Beratung ist nicht vorgesehen. Von den Fraktionen wird die Überweisung an den Ausschuss für Kulturelle Angelegenheiten und an den Hauptausschuss vorgeschlagen. Wer diesen Empfehlungen folgen möchte, den bitte ich um das Handzeichen. – Gibt es Gegenstimmen? – Stimmenthaltungen? – Dann haben wir die Überweisung so beschlossen.

Wir sind dann bei

lfd. Nr. 8:

Wahl

a) einer Abgeordneten zum Mitglied des Hauptausschusses des Deutschen Städtetages,

b) einer Abgeordneten zur Vertreterin Berlins für die 31. Ordentliche Hauptversammlung des Deutschen Städtetages vom 8. bis 10. Mai 2001 in Leipzig,

c) eines Mitglieds des Verwaltungsrats der Feuersozietät Berlin-Brandenburg

Es handelt sich jeweils um Nachwahlen auf Vorschlag der SPD, bedingt durch das Ausscheiden des bisherigen Abgeordneten Dr. Hermann Borghorst und damit verbunden auch durch Ersatzwahl für die Mitgliedschaft der 31. Ordentlichen Hauptversammlung des Deutschen Städtetages.

Ich lasse einzeln wählen: Für das ausgeschiedene Mitglied Dr. Borghorst schlägt die SPD zur Wahl einer Abgeordneten zum Mitglied des Hauptausschusses des Deutschen Städtetages Frau Abgeordnete Kirsten Flesch vor. Wer Frau Flesch zu wählen wünscht, den bitte ich um das Handzeichen. – Gibt es Gegenstimmen? – Stimmenthaltungen? – Damit ist Frau Flesch gewählt. Ich wünsche ihr eine gute Arbeit.

Frau Abgeordnete Flesch hat dafür die Vertretung Berlins für die 31. Ordentliche Hauptversammlung des Deutschen Städtetages aufgegeben. Für sie schlägt die Fraktion der SPD nunmehr Frau Abgeordnete Monika Helbig vor, die u. a. das Land Berlin in Leipzig vom 8. bis 10. Mai vertreten soll. Wer Frau Helbig zu wählen wünscht, den bitte ich um das Handzeichen. – Gibt es Gegenstimmen? – Stimmenthaltungen? – Damit ist sie gewählt. Ich wünsche auch ihr eine gute Arbeit.
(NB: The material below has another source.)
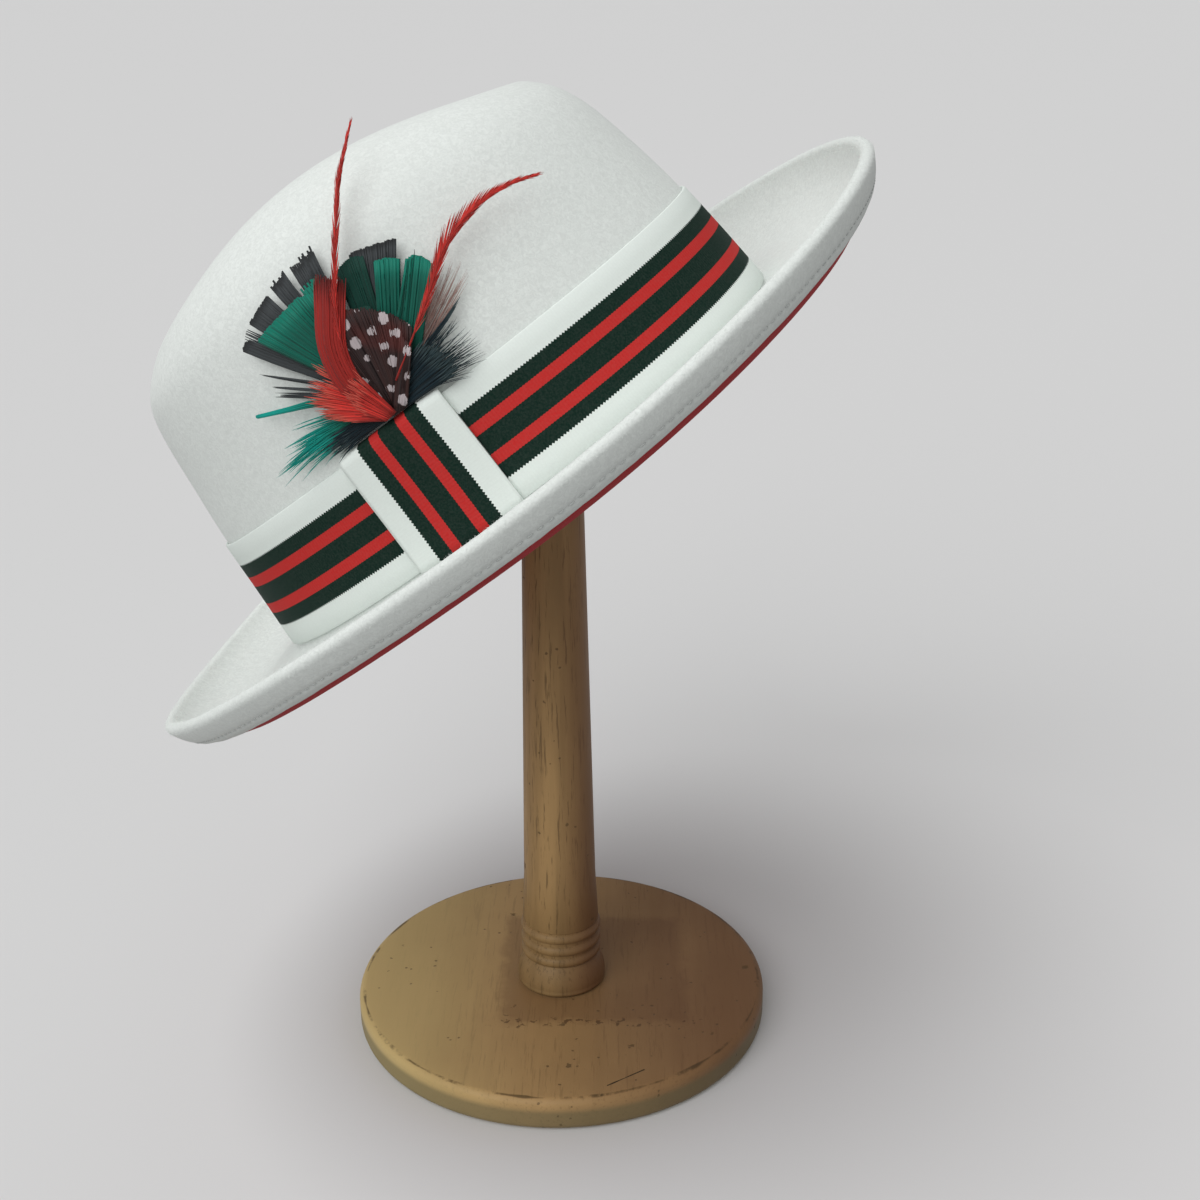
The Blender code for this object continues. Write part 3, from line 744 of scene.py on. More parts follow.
class FEDORA_OT_outer_felt(bpy.types.Operator):
    """White felt of the crown and the brim, folded under at the edge and stitched down"""

    bl_idname = "fedora.outer_felt"
    bl_label = "Outer felt"

    def execute(self, context):
        angles = round_angles(ROUND_STEPS)
        face, normals = felt_face(angles)
        grow = np.linspace(0, 1, len(face))[:, None] ** 6
        face = face + normals * (grow * (ripple(angles, WAVY_FELT) * MM))[..., None]
        welt = np.arange(len(face) - 2, len(face) - 2 - WELT_STEPS, -1)
        under = face[welt] - normals[welt] * FOLDED
        from_raw = (WELT_STEPS - 1 - np.arange(WELT_STEPS)) * WELT_WIDTH / WELT_STEPS
        groove = np.exp(-(((from_raw - STITCH_INSET) / GROOVE_WIDTH) ** 2)) * GROOVE_DEPTH
        pressed = np.exp(-((from_raw / WELT_PRESSED_WIDTH) ** 2)) * WELT_PRESSED
        under = under + normals[welt] * (groove + pressed)[:, None, None]
        frayed = ripple(angles, FRAYED_EDGE)[:, None]
        under[-1] += (under[-2] - under[-1]) * frayed
        over = face[welt[::-1]] - normals[welt[::-1]] * (FOLDED - OUTER_FELT)
        over[0] += (over[1] - over[0]) * frayed
        fold = edge_fold(face, normals, FOLDED / 2, FOLD_STEPS)
        rows = [*face[:-1], *fold, *under, *over]
        rows += edge_fold(face, normals, FOLDED / 2 - OUTER_FELT, FOLD_STEPS // 2)[::-1]
        inner = face - normals * OUTER_FELT
        rows += [*inner[-2::-2], inner[0]]
        piece = wrapped("outer_felt_body", on_stand(np.array(rows)))
        wool = felt_paint("white_wool_felt", colours().white_felt, 0.010, 0.25)
        finish_piece(piece, wool, "white_felt", "outer_felt")
        stitches = self.stitch(face, normals)
        thread = Paint("white_thread", Roughness=0.7, Sheen_Weight=0.1)
        twist = thread.noise(thread.place(), 1800, 2)
        thread.feed(Base_Color=thread.mix(twist, (0.42, 0.44, 0.43), (0.66, 0.69, 0.67)))
        finish_piece(stitches, thread.material, "white_felt")
        outward = np.array(fold) - (face[-1] - normals[-1] * FOLDED / 2)
        outward /= np.linalg.norm(outward, axis=2, keepdims=True)
        edge = np.concatenate((face[-FUZZY_ROWS:-1], fold))
        fuzz = self.fuzz(edge, np.concatenate((normals[-FUZZY_ROWS:-1], outward)))
        fibre = Paint("loose_wool", Roughness=0.95, Base_Color=(*shade(colours().white_felt, 1.04), 1.0))
        finish_piece(fuzz, fibre.material, "white_felt")
        return {"FINISHED"}

    def fuzz(self, rows, normals):
        """Short loose fibres, each a thin three-sided needle, that stand out along the brim's rolled edge."""
        random = np.random.default_rng(31)
        row = random.integers(0, len(rows), FUZZ_COUNT)
        column = random.integers(0, rows.shape[1] - 1, FUZZ_COUNT)
        share = random.uniform(0, 1, (FUZZ_COUNT, 1))
        root = rows[row, column] * (1 - share) + rows[row, column + 1] * share
        lean = normals[row, column] * 0.55 + random.normal(0, 0.5, (FUZZ_COUNT, 3))
        lean /= np.linalg.norm(lean, axis=1, keepdims=True)
        side = np.cross(lean, (0.3, 0.2, 0.9))
        side /= np.linalg.norm(side, axis=1, keepdims=True)
        other = np.cross(lean, side)
        turns = np.radians((0, 120, 240))
        corners = [root + (math.cos(t) * side + math.sin(t) * other) * FUZZ_RADIUS for t in turns]
        tip = root + lean * random.uniform(0.25, 1.0, (FUZZ_COUNT, 1)) * FUZZ_LENGTH
        first = np.arange(FUZZ_COUNT)[:, None] * 4
        needles = np.concatenate([first + corner for corner in ((0, 1, 3), (1, 2, 3), (2, 0, 3), (0, 2, 1))])
        points = on_stand(np.stack((*corners, tip), axis=1).reshape(-1, 3))
        piece = piece_of("brim_fuzz", points.tolist(), [], needles.tolist())
        edit(piece, face_outwards)
        return piece

    def stitch(self, face, normals):
        """Short stitches round the welt, a little way in from its raw edge."""
        row = len(face) - 1 - round((WELT_WIDTH - STITCH_INSET) / WELT_WIDTH * WELT_STEPS)
        line = face[row] - normals[row] * (FOLDED - STITCH_SUNK)
        steps = np.linalg.norm(np.diff(line, axis=0), axis=1)
        travelled = np.concatenate(([0], np.cumsum(steps)))
        count = int(travelled[-1] / STITCH_PITCH)
        at = (np.arange(count) + 0.5) * travelled[-1] / count
        centres = read_between(at, travelled, line)
        ahead = read_between(at + MM, travelled, line) - centres
        ups = read_between(at, travelled, normals[row])
        bpy.ops.object.select_all(action="DESELECT")
        bpy.ops.mesh.primitive_uv_sphere_add(segments=8, ring_count=6, radius=1)
        piece = bpy.context.object
        piece.name = piece.data.name = "welt_stitches"
        bead = np.array([v.co[:] for v in piece.data.vertices])
        faces = [list(p.vertices) for p in piece.data.polygons]
        points, polygons = [], []
        for centre, forward, up in zip(centres, ahead, ups):
            forward = forward / np.linalg.norm(forward)
            thin = STITCH_THICKNESS / 2
            axes = np.stack((forward * STITCH_LENGTH / 2, np.cross(up, forward) * thin, up * thin))
            polygons += [[v + len(points) * len(bead) for v in f] for f in faces]
            points.append(centre + bead @ axes)
        piece.data.clear_geometry()
        piece.data.from_pydata(on_stand(np.concatenate(points)).tolist(), [], polygons)
        edit(piece, face_outwards)
        piece.data.shade_smooth()
        return piece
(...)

Als Nachwahl für das ausgeschiedene Mitglied Dr. Borghorst im Verwaltungsrat der Feuersozietät Berlin-Brandenburg schlägt die Fraktion Herrn Abgeordeten Karlheinz Nolte vor. Wer Herrn Nolte zu wählen wünscht, den bitte ich nun um das Handzeichen. – Gibt es Gegenstimmen? – Stimmenthaltungen? – Damit ist Herr Nolte gewählt. Ich wünsche auch ihm eine gute Arbeit.

Die lfd. Nrn. 9 bis 13 sind bereits durch die Konsensliste erledigt.